Why would a host accept to lower their price? There are 3 reasons:

  • Most hosts on Airbnb are individuals looking to earn cash on the side.  Chances are they do not know how much their house is really worth.
  • You have a lot of options available.  The host knows that if they refuse your offer, you are almost guaranteed to find another place, however, the host may not.
  • Their Least Acceptable Agreement (LAA) is $0.  Meaning that even is you pay the host $1 he is making money.  This is an extreme example. But think about a house with a price tag of $6000 per night, if you pay $2000 it is better than $0.

How to ask?

  • A house is typically people’s most valuable possession. Make them feel like you will look after it like your own.  Contact the host and share about yourself.  Read the bio of the host.
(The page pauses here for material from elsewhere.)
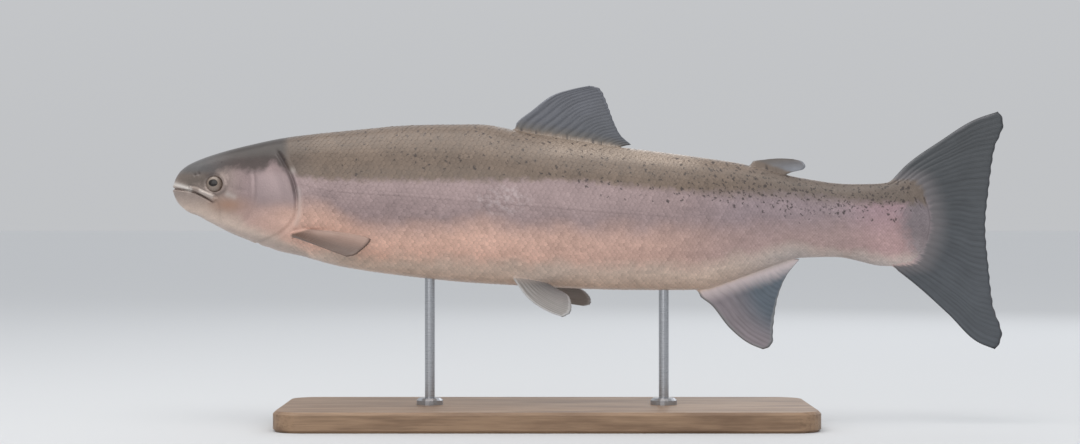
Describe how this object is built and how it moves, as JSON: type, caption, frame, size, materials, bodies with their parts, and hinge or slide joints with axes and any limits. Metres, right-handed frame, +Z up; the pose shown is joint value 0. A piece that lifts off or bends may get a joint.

Get to know them, understand what make them tick.  Highlight what you have in common or anything else they may appreciate.
  • Your Airbnb profile needs to inspire trust.  Add a photo of you and your family, your mom, your dog.  Anything that tells your best story.  Describe yourself kindly, share something personal, give enough details to build rapport but not too much to creep people out.
  • Make a moonshot offer, to many hosts.  I am talking 50% off to every listing meeting your criteria.  Remember, at 50% discount many more listings are within your budget. Consider asking for even more when the situation is right, such as a high-end listing you are ready to book last minute.

This is how I saved $3000 on our next vacations in Hawaii.